None of these are figments of our imaginations. These are all real questions that kids have asked their unsuspecting parents.
A part of the struggle lies in framing an answer which is appropriate for a four-year-old or 14-year-old, as the case demands. However, a more significant concern is that most parents feel too embarrassed to talk about these things openly. Some parents don’t want to reveal to their kids more than they should know at their ages. Others are embarrassed to talk about these matters because their own parents and elders had always hushed them up. In this manner, the concept of shame is passed down through successive generations.

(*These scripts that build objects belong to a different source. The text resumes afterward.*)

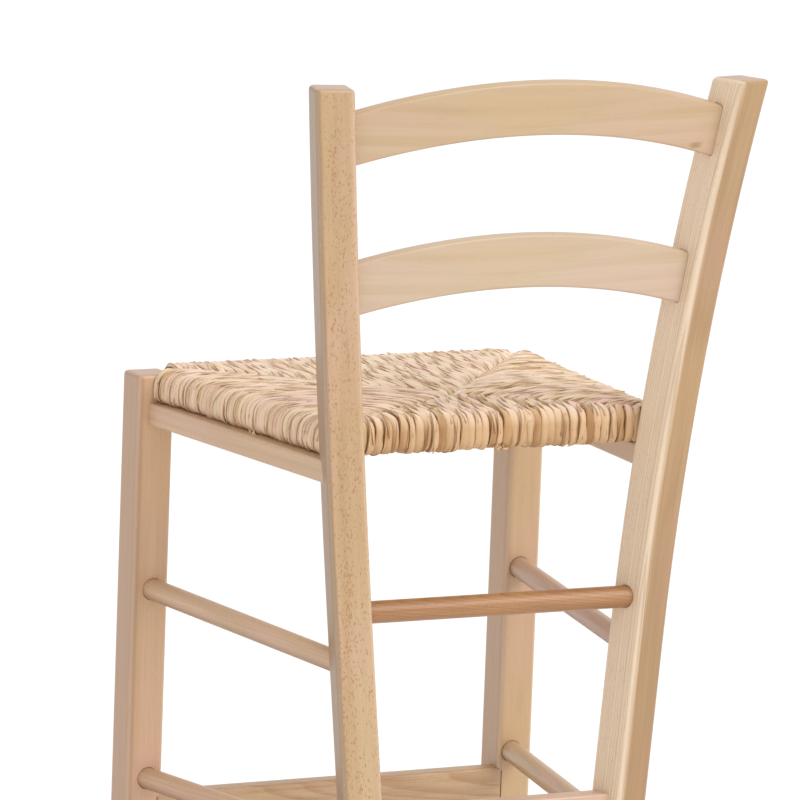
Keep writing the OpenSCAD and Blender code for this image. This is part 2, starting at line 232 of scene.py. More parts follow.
def dress(piece, board, figure, side, end, node):
    """Finishes a wooden piece: grain that follows its board, smooth rounded corners, its wood and its place
    on the chair. board turns the chair's directions into the board's, and figure is how far along the tree
    it grew. side and end are the woods of its long faces and of its sawn ends."""
    mesh = piece.data
    piece.name = mesh.name = node + "_wood"
    grain = mesh.attributes.new("grain", "FLOAT_VECTOR", "POINT")
    for point in mesh.vertices:
        grain.data[point.index].vector = board(point.co) + Vector((0, 0, figure))
    mesh.materials.clear()
    for material in (side, end):
        mesh.materials.append(material)
    along = [board(point.co) for point in mesh.vertices]
    for face in mesh.polygons:
        a, b, c = (along[v] for v in face.vertices[:3])
        face.material_index = 0
        flat = (b - a).cross(c - a)
        if flat.length > 1e-12 and abs(flat.normalized().z) > 0.8:
            face.material_index = 1
    bpy.ops.object.select_all(action="DESELECT")
    piece.select_set(True)
    bpy.context.view_layer.objects.active = piece
    bpy.ops.object.shade_smooth_by_angle(angle=math.radians(38))
    even = piece.modifiers.new("even", "WEIGHTED_NORMAL")
    even.keep_sharp = True
    bpy.ops.object.modifier_apply(modifier=even.name)
    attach(piece, "root")
    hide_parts(node)


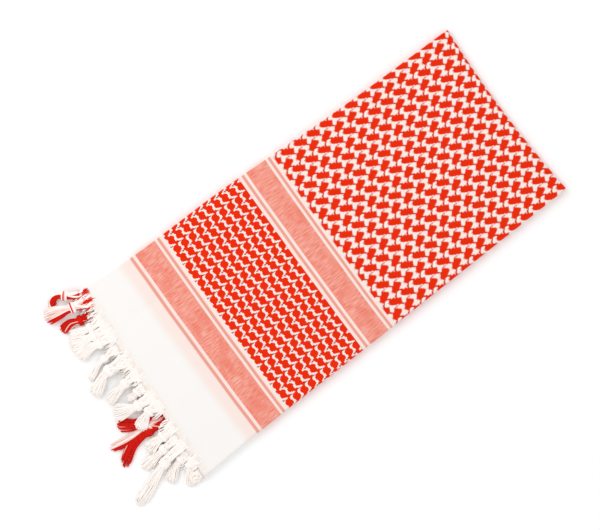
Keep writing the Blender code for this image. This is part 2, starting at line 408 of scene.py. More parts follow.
class Wiring:
    """Adds nodes to a tree and joins them up."""

    def __init__(self, tree: Tree) -> None:
        """Keep the tree that nodes go to."""
        self.tree = tree

    def node(self, kind: str, **settings: object) -> bpy.types.Node:
        """Add a node of one kind and set its options.

        Args:
            kind: Blender's name for the kind of node.
            settings: Its options by name.

        Returns:
            The node.
        """
        added = self.tree.nodes.new(kind)
        for name, value in settings.items():
            setattr(added, name, value)
        return added

    def feed(self, socket: Socket, value: Value) -> None:
        """Give an input its value.

        Args:
            socket: The input to feed.
            value: A number, a colour or another node's output.
        """
        if isinstance(value, Socket):
            self.tree.links.new(value, socket)
        elif isinstance(value, tuple) and socket.type == "RGBA":
            socket.default_value = (*value, 1.0)
        else:
            socket.default_value = value

    def math(self, operation: str, *values: Value, clamp: bool = False) -> Socket:
        """Add a Math node.

        Args:
            operation: Blender's name for the operation.
            values: Its inputs, in order.
            clamp: Whether the result is held to 0 to 1.

        Returns:
            The result's socket.
        """
        added = self.node("ShaderNodeMath", operation=operation, use_clamp=clamp)
        for socket, value in zip(added.inputs, values):
            self.feed(socket, value)
        return added.outputs[0]

    def times(self, first: Value, second: Value) -> Socket:
        """Return two values multiplied."""
        return self.math("MULTIPLY", first, second)

    def plus(self, first: Value, second: Value, clamp: bool = False) -> Socket:
        """Return two values added."""
        return self.math("ADD", first, second, clamp=clamp)

    def minus(self, first: Value, second: Value, clamp: bool = False) -> Socket:
        """Return the second value taken from the first."""
        return self.math("SUBTRACT", first, second, clamp=clamp)

    def between(self, value: Value, start: float, end: float, soft: float = 0.35) -> Socket:
        """Mask the stretch of a measure between start and end.

        Args:
            value: What is measured.
            start: Where the stretch starts.
            end: Where it ends.
            soft: Half the width of its soft edges.

        Returns:
            A mask that is 1 in the stretch and 0 outside.
        """
        middle, half = (start + end) / 2, (end - start) / 2
        off = self.math("ABSOLUTE", self.minus(value, middle))
        return self.step(off, half + soft, half - soft)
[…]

Let’s face it – as parents, sometimes, we feel like we should simply pretend to be deaf and ignore all the embarrassing awkwardness. But, does that help? It doesn’t. By choosing to ignore our kids’ curiosity, when they ask us something to which we don’t have an answer, we also effectively shut down long-term communication.
Every time we ignore a peculiarly weird question, or react to it with annoyance or anger, we convey the following message to our kids – your voice is not important, I refuse to hear you, and therefore, you are not important. Seen this way, it does indeed seem like a very damaging thing to do – as a parent, a teacher, or a caregiver.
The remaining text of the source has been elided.